Instructions to follow: Write out each record again exactly as it stands.

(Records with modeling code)
----------

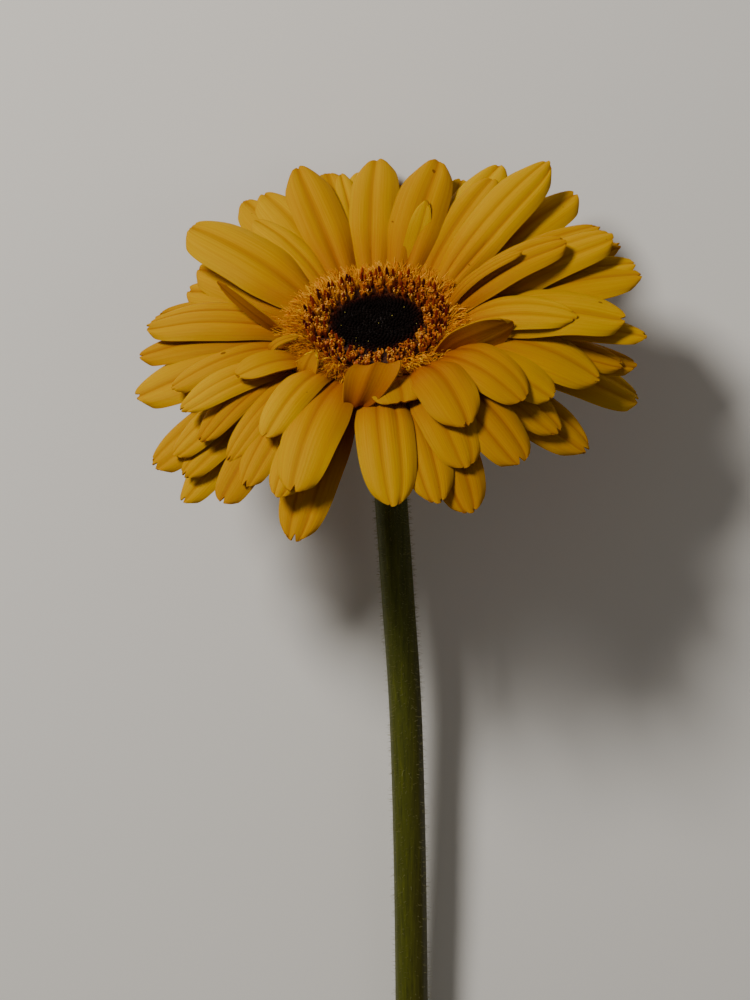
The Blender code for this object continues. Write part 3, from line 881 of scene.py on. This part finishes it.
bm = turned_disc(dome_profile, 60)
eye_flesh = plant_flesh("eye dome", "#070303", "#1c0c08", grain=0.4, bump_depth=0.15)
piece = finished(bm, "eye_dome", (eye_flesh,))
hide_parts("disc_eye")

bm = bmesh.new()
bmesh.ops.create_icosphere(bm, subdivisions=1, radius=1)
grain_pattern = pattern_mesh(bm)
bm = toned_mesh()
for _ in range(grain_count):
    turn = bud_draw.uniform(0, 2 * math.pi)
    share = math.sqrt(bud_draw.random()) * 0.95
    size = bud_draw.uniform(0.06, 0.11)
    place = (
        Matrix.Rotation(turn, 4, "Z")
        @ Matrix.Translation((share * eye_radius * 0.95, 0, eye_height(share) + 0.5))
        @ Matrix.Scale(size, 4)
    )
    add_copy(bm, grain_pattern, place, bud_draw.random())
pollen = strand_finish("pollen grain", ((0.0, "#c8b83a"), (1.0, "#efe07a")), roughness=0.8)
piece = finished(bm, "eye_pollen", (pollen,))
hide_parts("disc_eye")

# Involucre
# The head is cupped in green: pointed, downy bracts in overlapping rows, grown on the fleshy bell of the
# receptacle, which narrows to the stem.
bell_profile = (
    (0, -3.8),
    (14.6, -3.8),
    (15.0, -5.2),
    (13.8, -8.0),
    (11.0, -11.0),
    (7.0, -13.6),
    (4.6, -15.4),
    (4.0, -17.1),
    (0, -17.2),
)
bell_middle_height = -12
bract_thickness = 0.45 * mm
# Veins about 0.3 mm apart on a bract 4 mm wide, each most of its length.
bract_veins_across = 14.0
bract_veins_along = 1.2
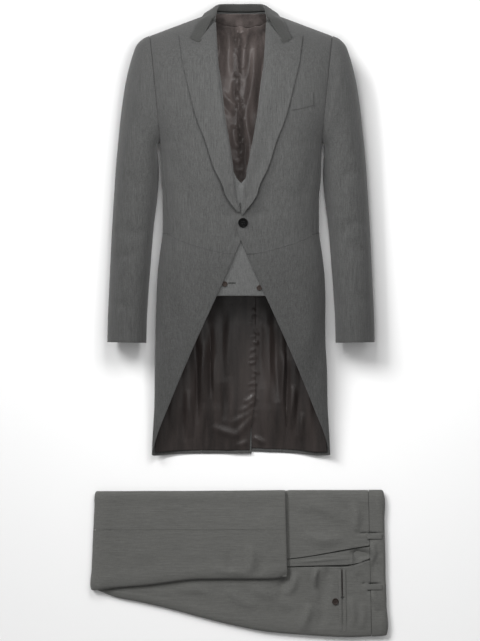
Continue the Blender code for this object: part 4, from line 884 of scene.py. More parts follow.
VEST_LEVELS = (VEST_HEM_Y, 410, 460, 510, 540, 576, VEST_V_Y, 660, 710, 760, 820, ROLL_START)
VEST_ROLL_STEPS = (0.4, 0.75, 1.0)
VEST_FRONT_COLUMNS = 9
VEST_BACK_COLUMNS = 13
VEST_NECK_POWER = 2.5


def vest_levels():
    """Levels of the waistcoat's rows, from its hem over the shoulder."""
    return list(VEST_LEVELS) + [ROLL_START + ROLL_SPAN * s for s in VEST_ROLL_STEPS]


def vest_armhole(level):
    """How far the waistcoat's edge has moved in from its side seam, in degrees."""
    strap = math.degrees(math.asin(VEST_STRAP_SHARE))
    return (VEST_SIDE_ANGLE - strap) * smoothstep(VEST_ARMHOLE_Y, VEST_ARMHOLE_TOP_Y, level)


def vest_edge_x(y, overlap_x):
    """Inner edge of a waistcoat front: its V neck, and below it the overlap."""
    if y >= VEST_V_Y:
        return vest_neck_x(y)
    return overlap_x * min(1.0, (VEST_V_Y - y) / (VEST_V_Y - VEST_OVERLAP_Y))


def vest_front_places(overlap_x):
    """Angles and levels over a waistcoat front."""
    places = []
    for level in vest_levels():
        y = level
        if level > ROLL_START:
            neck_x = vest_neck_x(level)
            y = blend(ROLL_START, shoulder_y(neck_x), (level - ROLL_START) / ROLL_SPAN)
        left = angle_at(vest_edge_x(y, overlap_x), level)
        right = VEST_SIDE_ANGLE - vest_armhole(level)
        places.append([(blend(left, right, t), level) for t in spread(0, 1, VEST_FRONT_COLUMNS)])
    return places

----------

The reply:
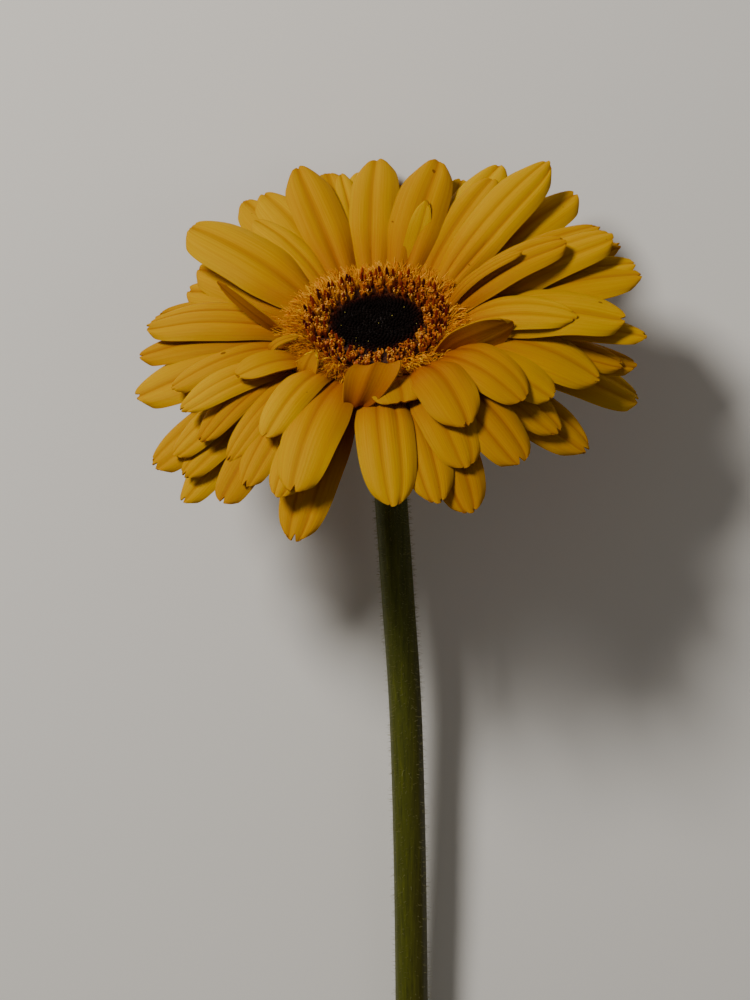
The Blender code for this object continues. Write part 3, from line 881 of scene.py on. This part finishes it.
bm = turned_disc(dome_profile, 60)
eye_flesh = plant_flesh("eye dome", "#070303", "#1c0c08", grain=0.4, bump_depth=0.15)
piece = finished(bm, "eye_dome", (eye_flesh,))
hide_parts("disc_eye")

bm = bmesh.new()
bmesh.ops.create_icosphere(bm, subdivisions=1, radius=1)
grain_pattern = pattern_mesh(bm)
bm = toned_mesh()
for _ in range(grain_count):
    turn = bud_draw.uniform(0, 2 * math.pi)
    share = math.sqrt(bud_draw.random()) * 0.95
    size = bud_draw.uniform(0.06, 0.11)
    place = (
        Matrix.Rotation(turn, 4, "Z")
        @ Matrix.Translation((share * eye_radius * 0.95, 0, eye_height(share) + 0.5))
        @ Matrix.Scale(size, 4)
    )
    add_copy(bm, grain_pattern, place, bud_draw.random())
pollen = strand_finish("pollen grain", ((0.0, "#c8b83a"), (1.0, "#efe07a")), roughness=0.8)
piece = finished(bm, "eye_pollen", (pollen,))
hide_parts("disc_eye")

# Involucre
# The head is cupped in green: pointed, downy bracts in overlapping rows, grown on the fleshy bell of the
# receptacle, which narrows to the stem.
bell_profile = (
    (0, -3.8),
    (14.6, -3.8),
    (15.0, -5.2),
    (13.8, -8.0),
    (11.0, -11.0),
    (7.0, -13.6),
    (4.6, -15.4),
    (4.0, -17.1),
    (0, -17.2),
)
bell_middle_height = -12
bract_thickness = 0.45 * mm
# Veins about 0.3 mm apart on a bract 4 mm wide, each most of its length.
bract_veins_across = 14.0
bract_veins_along = 1.2
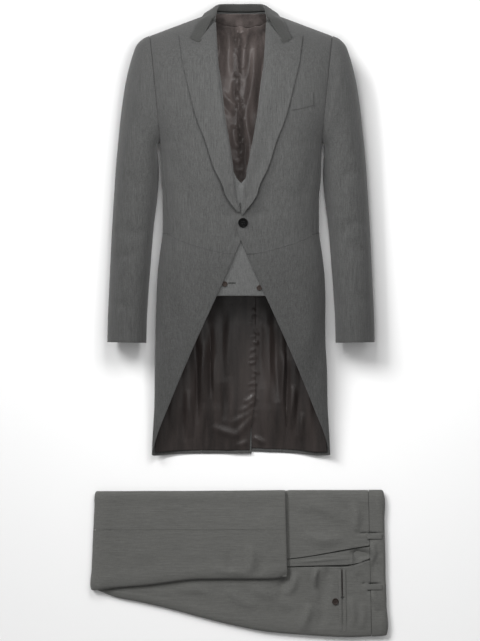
Continue the Blender code for this object: part 4, from line 884 of scene.py. More parts follow.
VEST_LEVELS = (VEST_HEM_Y, 410, 460, 510, 540, 576, VEST_V_Y, 660, 710, 760, 820, ROLL_START)
VEST_ROLL_STEPS = (0.4, 0.75, 1.0)
VEST_FRONT_COLUMNS = 9
VEST_BACK_COLUMNS = 13
VEST_NECK_POWER = 2.5


def vest_levels():
    """Levels of the waistcoat's rows, from its hem over the shoulder."""
    return list(VEST_LEVELS) + [ROLL_START + ROLL_SPAN * s for s in VEST_ROLL_STEPS]


def vest_armhole(level):
    """How far the waistcoat's edge has moved in from its side seam, in degrees."""
    strap = math.degrees(math.asin(VEST_STRAP_SHARE))
    return (VEST_SIDE_ANGLE - strap) * smoothstep(VEST_ARMHOLE_Y, VEST_ARMHOLE_TOP_Y, level)


def vest_edge_x(y, overlap_x):
    """Inner edge of a waistcoat front: its V neck, and below it the overlap."""
    if y >= VEST_V_Y:
        return vest_neck_x(y)
    return overlap_x * min(1.0, (VEST_V_Y - y) / (VEST_V_Y - VEST_OVERLAP_Y))


def vest_front_places(overlap_x):
    """Angles and levels over a waistcoat front."""
    places = []
    for level in vest_levels():
        y = level
        if level > ROLL_START:
            neck_x = vest_neck_x(level)
            y = blend(ROLL_START, shoulder_y(neck_x), (level - ROLL_START) / ROLL_SPAN)
        left = angle_at(vest_edge_x(y, overlap_x), level)
        right = VEST_SIDE_ANGLE - vest_armhole(level)
        places.append([(blend(left, right, t), level) for t in spread(0, 1, VEST_FRONT_COLUMNS)])
    return places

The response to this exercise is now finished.